The LEA is required to outline the specific metric(s) being used to measure progress on the expected outcomes. There are required metrics for both LEA-wide actions and Equity Multiplier goals.
This portion of the Goals and Actions section includes a description of how the specific goal was implemented in the prior year. Several prompts provide the reader with more information on how the goal was implemented, any differences between the planned and actual expenditures/improved services, as well as a review of the effectiveness of the progress of the goal thus far.
Following the goals and goal analysis, the template includes an action table with a short description of the action and the total amount of expenditures aligned with the action, as well as if the action contributes towards the increasing or improving services requirement. There are required actions for the following scenarios/LEAs:
- LEAs with 30 or more students who are English learners and/or 15 or more students who are long-term English learners
- LEAs engaging in technical assistance (pursuant to EC sections 47607.3, 52071, 52071.5, 52072, or 52072.5) are required to include actions tied to the work that has been implemented in conjunction with the technical assistance
- LEAs that have been identified with a Red Dashboard indicator(s) for either a school within their LEA, a student group in the LEA, and/or a student group at any school within the LEA
Increased or Improved Services for Foster Youth, English Learners, and Low-Income Students for LCAP Year
This component of the LCAP is intended to provide readers with a description of how the LEA will increase or improve services to their unduplicated student groups as compared to the services provided to all students. Additionally, it outlines how the actions (both LEA-wide and schoolwide) identified to do so will meet the statutory requirements. The LCAP template states that “To improve services means to grow services in quality and to increase services means to grow services in quantity” and actions identified as such are also indicated in the prior action tables (CDE, 2024). LEAs are required to describe the LEA-wide and schoolwide actions that are being implemented to increase or improve services to these students within a table in this component. Actions being implemented solely to one or more of the unduplicated student groups are called out within a Limited Actions section of the template, followed by a description of the LEA’s plan for the use of additional concentration grant add-on funding.
Instructions
The final pages of the LCAP template provide the writer with thorough descriptions of each prompt and component of the template.
Additional Requirements
SB997
This bill requires, beginning July 1, 2024, the governing board of a school district serving middle school or high school pupils and a county superintendent of schools to either include at least 2 pupils as full members of the parent advisory committee to serve for a renewable term of one full school year, or to establish a student advisory committee as specified. (Education Code Section 52063)

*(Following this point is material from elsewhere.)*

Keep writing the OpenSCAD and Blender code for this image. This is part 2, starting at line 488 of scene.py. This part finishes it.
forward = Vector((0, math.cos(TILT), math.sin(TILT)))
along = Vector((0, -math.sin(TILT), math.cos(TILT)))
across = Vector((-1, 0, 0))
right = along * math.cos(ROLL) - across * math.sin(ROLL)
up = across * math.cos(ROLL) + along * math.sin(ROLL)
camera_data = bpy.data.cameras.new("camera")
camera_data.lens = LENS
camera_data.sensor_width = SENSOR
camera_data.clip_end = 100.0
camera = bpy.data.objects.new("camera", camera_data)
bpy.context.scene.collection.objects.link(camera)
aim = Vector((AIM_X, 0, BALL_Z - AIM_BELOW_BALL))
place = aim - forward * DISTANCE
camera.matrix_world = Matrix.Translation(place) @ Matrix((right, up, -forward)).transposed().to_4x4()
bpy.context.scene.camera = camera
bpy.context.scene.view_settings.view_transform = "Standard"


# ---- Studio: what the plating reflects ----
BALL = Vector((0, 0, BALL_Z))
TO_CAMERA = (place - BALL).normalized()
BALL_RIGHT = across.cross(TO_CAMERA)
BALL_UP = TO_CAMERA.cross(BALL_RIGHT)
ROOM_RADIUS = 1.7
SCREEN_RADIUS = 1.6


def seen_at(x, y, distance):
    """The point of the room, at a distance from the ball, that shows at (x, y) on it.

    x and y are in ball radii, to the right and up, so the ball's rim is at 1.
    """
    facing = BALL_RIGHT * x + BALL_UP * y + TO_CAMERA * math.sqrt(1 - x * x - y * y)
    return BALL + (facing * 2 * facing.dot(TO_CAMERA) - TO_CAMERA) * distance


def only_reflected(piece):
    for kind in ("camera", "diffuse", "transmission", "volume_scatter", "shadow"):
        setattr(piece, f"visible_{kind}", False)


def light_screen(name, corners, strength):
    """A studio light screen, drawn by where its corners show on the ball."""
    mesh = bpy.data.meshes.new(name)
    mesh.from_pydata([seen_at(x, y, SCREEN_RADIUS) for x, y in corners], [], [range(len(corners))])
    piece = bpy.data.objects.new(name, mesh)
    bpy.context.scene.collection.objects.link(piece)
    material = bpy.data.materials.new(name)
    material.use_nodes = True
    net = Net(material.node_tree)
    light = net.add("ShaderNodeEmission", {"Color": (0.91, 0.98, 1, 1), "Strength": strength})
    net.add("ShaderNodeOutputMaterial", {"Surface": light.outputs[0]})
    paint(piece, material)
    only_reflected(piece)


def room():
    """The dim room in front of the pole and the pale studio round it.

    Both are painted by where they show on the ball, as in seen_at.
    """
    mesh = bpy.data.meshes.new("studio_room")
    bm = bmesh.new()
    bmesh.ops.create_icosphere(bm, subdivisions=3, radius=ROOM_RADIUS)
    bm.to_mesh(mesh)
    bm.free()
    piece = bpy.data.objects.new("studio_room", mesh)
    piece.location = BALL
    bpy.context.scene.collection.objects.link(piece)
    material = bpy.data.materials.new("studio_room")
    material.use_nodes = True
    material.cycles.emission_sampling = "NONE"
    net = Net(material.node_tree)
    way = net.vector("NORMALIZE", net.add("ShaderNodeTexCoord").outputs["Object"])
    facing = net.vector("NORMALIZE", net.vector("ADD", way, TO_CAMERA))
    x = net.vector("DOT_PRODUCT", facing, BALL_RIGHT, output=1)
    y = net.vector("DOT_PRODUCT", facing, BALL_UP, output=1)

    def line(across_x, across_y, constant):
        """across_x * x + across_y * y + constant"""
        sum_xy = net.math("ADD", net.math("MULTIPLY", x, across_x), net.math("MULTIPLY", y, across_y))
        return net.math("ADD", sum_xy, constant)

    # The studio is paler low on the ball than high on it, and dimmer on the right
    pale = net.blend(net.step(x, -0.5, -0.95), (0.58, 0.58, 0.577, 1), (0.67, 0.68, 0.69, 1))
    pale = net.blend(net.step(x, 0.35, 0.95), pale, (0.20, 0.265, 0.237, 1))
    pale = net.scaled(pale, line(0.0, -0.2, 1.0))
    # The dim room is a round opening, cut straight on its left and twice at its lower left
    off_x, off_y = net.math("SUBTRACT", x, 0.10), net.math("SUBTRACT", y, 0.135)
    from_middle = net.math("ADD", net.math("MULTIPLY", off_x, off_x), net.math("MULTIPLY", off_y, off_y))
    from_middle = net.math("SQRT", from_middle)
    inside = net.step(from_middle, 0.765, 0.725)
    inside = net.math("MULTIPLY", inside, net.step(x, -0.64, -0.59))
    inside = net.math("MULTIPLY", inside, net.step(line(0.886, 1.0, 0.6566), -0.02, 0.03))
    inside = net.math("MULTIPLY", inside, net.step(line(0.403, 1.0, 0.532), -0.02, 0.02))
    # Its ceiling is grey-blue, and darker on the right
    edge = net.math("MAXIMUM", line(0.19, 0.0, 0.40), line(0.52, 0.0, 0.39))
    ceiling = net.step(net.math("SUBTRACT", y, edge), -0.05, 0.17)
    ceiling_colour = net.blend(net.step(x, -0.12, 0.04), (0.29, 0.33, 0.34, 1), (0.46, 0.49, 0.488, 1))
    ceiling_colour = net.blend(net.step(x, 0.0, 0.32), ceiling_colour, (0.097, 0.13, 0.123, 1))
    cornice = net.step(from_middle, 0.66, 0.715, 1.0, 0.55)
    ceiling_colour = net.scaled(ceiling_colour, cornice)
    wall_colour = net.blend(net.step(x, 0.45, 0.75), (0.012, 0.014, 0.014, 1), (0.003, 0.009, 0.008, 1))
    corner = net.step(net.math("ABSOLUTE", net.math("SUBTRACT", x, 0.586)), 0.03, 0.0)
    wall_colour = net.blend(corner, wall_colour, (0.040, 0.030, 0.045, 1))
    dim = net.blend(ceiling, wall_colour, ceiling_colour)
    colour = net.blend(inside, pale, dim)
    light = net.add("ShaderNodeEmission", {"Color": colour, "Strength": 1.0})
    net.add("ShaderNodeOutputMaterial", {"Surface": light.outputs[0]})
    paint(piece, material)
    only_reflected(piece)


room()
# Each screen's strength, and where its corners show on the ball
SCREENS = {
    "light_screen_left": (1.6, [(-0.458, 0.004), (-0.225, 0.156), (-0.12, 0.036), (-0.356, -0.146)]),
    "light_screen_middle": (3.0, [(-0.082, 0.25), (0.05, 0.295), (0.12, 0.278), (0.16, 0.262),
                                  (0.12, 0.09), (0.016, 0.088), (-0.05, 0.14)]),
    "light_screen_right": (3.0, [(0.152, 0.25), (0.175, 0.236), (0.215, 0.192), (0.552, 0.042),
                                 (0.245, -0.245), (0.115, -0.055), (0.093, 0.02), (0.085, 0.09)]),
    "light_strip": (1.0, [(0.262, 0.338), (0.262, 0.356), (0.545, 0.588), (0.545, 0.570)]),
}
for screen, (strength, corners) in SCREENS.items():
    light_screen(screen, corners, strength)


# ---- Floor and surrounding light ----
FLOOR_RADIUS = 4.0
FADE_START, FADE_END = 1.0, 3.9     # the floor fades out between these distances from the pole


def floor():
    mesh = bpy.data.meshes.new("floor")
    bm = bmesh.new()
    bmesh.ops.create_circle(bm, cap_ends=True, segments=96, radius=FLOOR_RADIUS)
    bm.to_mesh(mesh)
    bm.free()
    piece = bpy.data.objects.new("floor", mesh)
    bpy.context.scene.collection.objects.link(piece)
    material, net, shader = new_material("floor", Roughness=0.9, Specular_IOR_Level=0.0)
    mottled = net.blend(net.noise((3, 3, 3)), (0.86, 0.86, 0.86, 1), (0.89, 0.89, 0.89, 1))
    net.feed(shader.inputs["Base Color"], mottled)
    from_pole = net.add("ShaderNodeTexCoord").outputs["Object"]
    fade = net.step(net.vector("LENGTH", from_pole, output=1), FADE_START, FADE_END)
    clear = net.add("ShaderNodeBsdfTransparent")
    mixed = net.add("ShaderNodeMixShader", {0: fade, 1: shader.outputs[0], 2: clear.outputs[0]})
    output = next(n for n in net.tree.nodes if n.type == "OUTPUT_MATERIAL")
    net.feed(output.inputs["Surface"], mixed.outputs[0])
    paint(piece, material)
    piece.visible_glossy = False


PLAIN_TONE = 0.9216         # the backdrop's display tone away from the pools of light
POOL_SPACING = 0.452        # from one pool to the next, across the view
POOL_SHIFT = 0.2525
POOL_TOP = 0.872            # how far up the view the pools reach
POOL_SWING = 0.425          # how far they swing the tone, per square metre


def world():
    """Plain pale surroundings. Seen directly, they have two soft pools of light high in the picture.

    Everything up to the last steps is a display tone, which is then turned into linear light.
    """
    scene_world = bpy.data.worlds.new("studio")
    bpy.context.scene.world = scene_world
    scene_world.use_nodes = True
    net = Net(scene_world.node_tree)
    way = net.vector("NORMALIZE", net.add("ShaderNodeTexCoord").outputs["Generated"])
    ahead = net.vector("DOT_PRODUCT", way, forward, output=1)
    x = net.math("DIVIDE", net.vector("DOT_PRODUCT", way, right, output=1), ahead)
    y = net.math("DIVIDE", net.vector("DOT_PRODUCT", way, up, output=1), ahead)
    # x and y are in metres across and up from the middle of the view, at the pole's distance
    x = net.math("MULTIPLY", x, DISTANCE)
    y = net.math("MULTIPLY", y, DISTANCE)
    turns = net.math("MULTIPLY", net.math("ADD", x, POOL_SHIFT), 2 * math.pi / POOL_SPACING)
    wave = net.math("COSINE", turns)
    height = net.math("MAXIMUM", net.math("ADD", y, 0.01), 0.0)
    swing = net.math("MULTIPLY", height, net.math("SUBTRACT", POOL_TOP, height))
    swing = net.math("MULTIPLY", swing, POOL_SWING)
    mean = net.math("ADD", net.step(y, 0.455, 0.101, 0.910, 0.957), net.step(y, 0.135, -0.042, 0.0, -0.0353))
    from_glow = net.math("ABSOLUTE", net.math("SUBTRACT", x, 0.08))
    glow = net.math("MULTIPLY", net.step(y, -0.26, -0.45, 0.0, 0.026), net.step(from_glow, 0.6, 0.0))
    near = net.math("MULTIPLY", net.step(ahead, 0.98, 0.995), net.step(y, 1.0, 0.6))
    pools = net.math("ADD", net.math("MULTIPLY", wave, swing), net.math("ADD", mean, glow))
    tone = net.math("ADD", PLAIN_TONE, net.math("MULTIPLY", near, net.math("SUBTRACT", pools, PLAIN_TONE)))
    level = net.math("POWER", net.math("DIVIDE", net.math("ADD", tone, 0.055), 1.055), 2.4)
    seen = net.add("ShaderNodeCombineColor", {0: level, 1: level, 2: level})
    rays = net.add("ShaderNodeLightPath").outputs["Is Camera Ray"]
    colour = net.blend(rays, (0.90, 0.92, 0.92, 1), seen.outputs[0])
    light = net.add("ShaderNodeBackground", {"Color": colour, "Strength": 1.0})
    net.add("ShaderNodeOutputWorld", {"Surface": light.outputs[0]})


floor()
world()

Before adopting the LCAP, LEAs, and COEs must share the LCAP with the following:
- Parent Advisory Committee (PAC)
- English Learner Parent Advisory Committee (if applicable)
The statute specifically requires the governing board of the LEA to establish the PAC, so if the governing board is going to pass that responsibility off to the LEA, it needs to communicate that information. PAC meetings are public meetings that any public member may attend and address items on the agenda, consistent with the open meeting requirements in EC Section 35147.